- AIM -
Give the listing below again in full, exactly as written.

Modeling code records

■ ■ ■ ■ ■

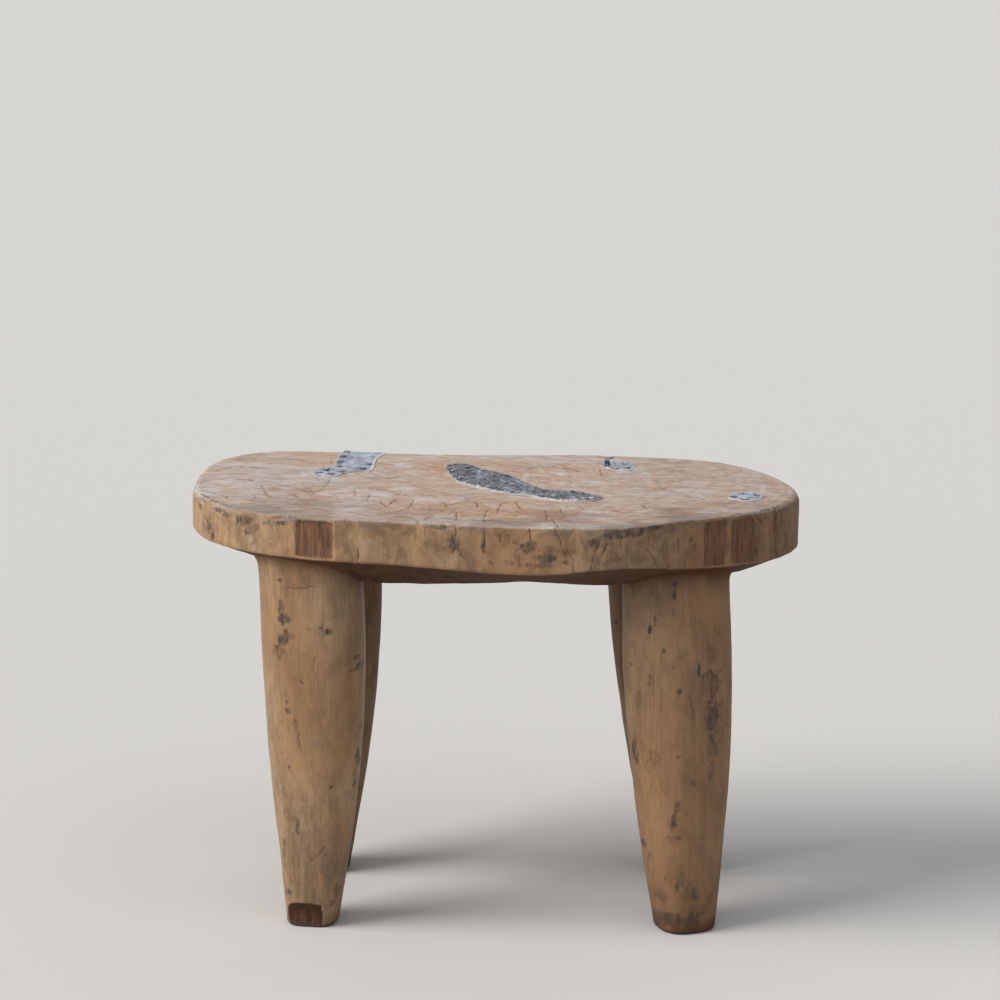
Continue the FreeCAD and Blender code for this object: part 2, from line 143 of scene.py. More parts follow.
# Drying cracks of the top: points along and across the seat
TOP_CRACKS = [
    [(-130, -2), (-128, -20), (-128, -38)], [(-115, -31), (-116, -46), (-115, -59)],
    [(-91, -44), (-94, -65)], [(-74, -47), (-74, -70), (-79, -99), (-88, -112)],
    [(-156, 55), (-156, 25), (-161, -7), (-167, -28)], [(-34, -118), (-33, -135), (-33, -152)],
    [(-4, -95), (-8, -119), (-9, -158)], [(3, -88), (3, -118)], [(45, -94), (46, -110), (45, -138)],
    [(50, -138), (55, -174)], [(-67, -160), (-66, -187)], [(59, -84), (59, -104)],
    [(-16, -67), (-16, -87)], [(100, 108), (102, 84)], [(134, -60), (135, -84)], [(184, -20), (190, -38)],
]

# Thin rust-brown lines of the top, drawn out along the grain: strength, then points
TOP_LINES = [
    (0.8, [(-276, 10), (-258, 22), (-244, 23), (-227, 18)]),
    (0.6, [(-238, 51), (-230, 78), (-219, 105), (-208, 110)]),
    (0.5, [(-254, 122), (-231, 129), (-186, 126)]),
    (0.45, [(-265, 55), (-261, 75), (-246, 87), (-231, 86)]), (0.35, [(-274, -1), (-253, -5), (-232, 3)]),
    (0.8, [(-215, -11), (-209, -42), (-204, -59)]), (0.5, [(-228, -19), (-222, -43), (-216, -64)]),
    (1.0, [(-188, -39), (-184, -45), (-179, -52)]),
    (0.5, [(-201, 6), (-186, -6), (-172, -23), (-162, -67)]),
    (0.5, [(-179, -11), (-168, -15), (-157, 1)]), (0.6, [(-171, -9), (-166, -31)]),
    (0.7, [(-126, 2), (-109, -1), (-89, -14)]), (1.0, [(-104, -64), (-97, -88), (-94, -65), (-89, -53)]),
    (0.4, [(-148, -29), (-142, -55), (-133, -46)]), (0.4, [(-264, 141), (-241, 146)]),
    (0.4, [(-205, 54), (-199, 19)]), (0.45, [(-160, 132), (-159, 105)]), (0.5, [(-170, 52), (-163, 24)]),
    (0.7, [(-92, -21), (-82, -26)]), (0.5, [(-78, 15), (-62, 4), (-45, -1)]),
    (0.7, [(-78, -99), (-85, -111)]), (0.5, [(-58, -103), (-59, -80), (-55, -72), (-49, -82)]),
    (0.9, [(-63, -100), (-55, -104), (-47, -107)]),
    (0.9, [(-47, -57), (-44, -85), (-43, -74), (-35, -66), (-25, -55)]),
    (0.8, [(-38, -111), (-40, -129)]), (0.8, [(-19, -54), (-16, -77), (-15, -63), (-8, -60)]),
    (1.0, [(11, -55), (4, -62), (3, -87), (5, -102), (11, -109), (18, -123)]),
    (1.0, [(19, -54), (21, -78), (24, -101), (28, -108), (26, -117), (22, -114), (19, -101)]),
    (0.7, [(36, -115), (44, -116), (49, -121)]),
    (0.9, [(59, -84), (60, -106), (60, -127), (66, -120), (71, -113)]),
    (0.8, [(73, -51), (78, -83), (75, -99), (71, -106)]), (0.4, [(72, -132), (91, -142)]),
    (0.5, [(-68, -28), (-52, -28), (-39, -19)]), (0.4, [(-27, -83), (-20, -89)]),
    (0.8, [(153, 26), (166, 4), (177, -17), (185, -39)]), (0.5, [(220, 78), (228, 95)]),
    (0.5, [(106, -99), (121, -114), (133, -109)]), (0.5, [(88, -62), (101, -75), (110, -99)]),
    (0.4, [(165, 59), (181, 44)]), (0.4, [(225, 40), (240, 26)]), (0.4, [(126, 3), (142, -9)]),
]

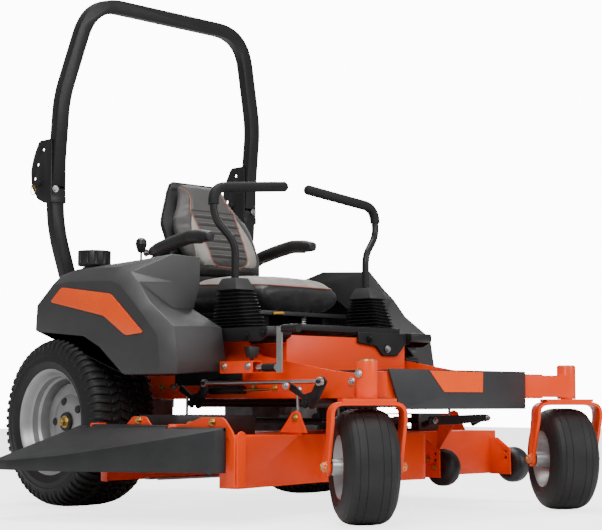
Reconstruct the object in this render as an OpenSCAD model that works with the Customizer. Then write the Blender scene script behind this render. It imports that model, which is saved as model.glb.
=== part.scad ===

■ ■ ■ ■ ■

- RESULT OF THIS TASK -
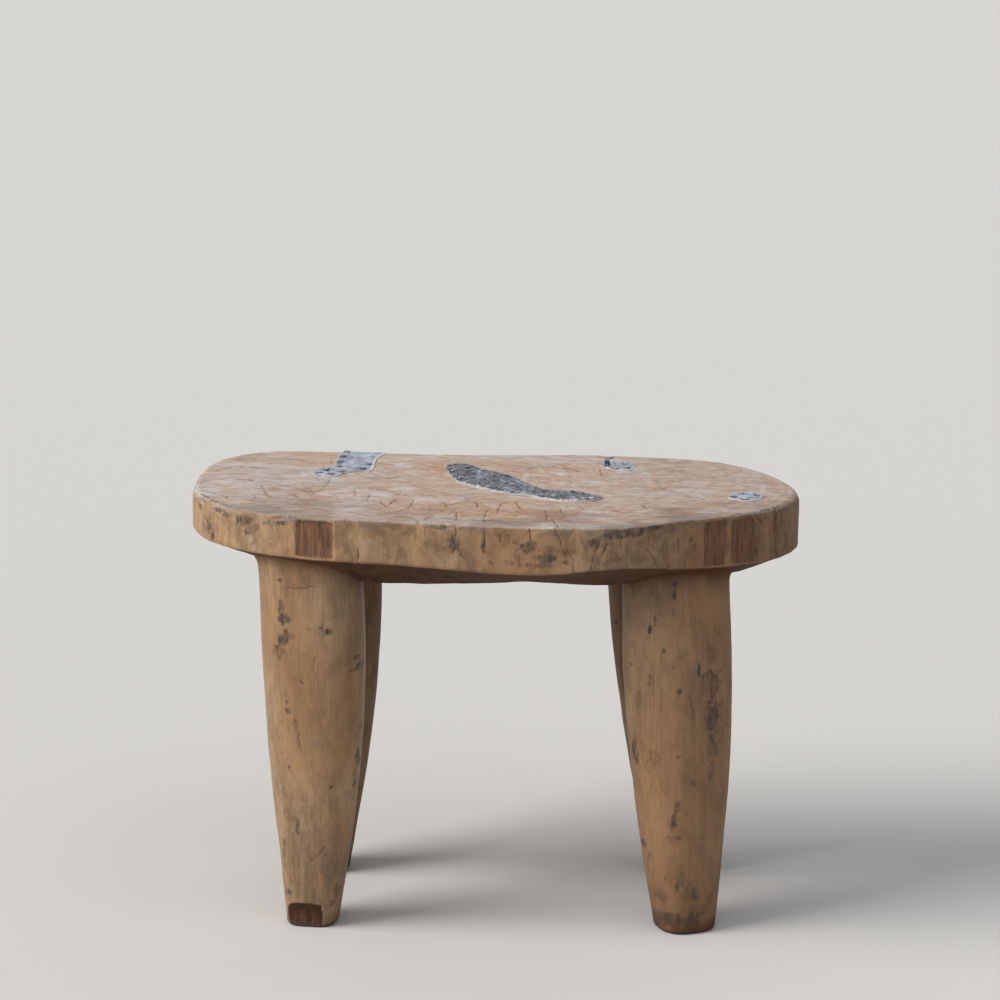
Continue the FreeCAD and Blender code for this object: part 2, from line 143 of scene.py. More parts follow.
# Drying cracks of the top: points along and across the seat
TOP_CRACKS = [
    [(-130, -2), (-128, -20), (-128, -38)], [(-115, -31), (-116, -46), (-115, -59)],
    [(-91, -44), (-94, -65)], [(-74, -47), (-74, -70), (-79, -99), (-88, -112)],
    [(-156, 55), (-156, 25), (-161, -7), (-167, -28)], [(-34, -118), (-33, -135), (-33, -152)],
    [(-4, -95), (-8, -119), (-9, -158)], [(3, -88), (3, -118)], [(45, -94), (46, -110), (45, -138)],
    [(50, -138), (55, -174)], [(-67, -160), (-66, -187)], [(59, -84), (59, -104)],
    [(-16, -67), (-16, -87)], [(100, 108), (102, 84)], [(134, -60), (135, -84)], [(184, -20), (190, -38)],
]

# Thin rust-brown lines of the top, drawn out along the grain: strength, then points
TOP_LINES = [
    (0.8, [(-276, 10), (-258, 22), (-244, 23), (-227, 18)]),
    (0.6, [(-238, 51), (-230, 78), (-219, 105), (-208, 110)]),
    (0.5, [(-254, 122), (-231, 129), (-186, 126)]),
    (0.45, [(-265, 55), (-261, 75), (-246, 87), (-231, 86)]), (0.35, [(-274, -1), (-253, -5), (-232, 3)]),
    (0.8, [(-215, -11), (-209, -42), (-204, -59)]), (0.5, [(-228, -19), (-222, -43), (-216, -64)]),
    (1.0, [(-188, -39), (-184, -45), (-179, -52)]),
    (0.5, [(-201, 6), (-186, -6), (-172, -23), (-162, -67)]),
    (0.5, [(-179, -11), (-168, -15), (-157, 1)]), (0.6, [(-171, -9), (-166, -31)]),
    (0.7, [(-126, 2), (-109, -1), (-89, -14)]), (1.0, [(-104, -64), (-97, -88), (-94, -65), (-89, -53)]),
    (0.4, [(-148, -29), (-142, -55), (-133, -46)]), (0.4, [(-264, 141), (-241, 146)]),
    (0.4, [(-205, 54), (-199, 19)]), (0.45, [(-160, 132), (-159, 105)]), (0.5, [(-170, 52), (-163, 24)]),
    (0.7, [(-92, -21), (-82, -26)]), (0.5, [(-78, 15), (-62, 4), (-45, -1)]),
    (0.7, [(-78, -99), (-85, -111)]), (0.5, [(-58, -103), (-59, -80), (-55, -72), (-49, -82)]),
    (0.9, [(-63, -100), (-55, -104), (-47, -107)]),
    (0.9, [(-47, -57), (-44, -85), (-43, -74), (-35, -66), (-25, -55)]),
    (0.8, [(-38, -111), (-40, -129)]), (0.8, [(-19, -54), (-16, -77), (-15, -63), (-8, -60)]),
    (1.0, [(11, -55), (4, -62), (3, -87), (5, -102), (11, -109), (18, -123)]),
    (1.0, [(19, -54), (21, -78), (24, -101), (28, -108), (26, -117), (22, -114), (19, -101)]),
    (0.7, [(36, -115), (44, -116), (49, -121)]),
    (0.9, [(59, -84), (60, -106), (60, -127), (66, -120), (71, -113)]),
    (0.8, [(73, -51), (78, -83), (75, -99), (71, -106)]), (0.4, [(72, -132), (91, -142)]),
    (0.5, [(-68, -28), (-52, -28), (-39, -19)]), (0.4, [(-27, -83), (-20, -89)]),
    (0.8, [(153, 26), (166, 4), (177, -17), (185, -39)]), (0.5, [(220, 78), (228, 95)]),
    (0.5, [(106, -99), (121, -114), (133, -109)]), (0.5, [(88, -62), (101, -75), (110, -99)]),
    (0.4, [(165, 59), (181, 44)]), (0.4, [(225, 40), (240, 26)]), (0.4, [(126, 3), (142, -9)]),
]

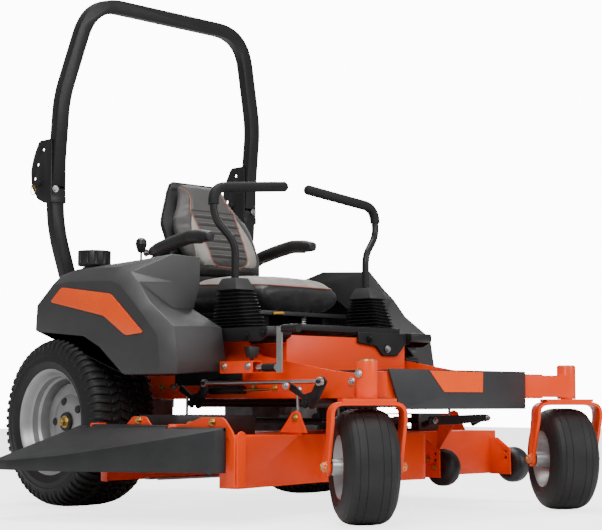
Reconstruct the object in this render as an OpenSCAD model that works with the Customizer. Then write the Blender scene script behind this render. It imports that model, which is saved as model.glb.
=== part.scad ===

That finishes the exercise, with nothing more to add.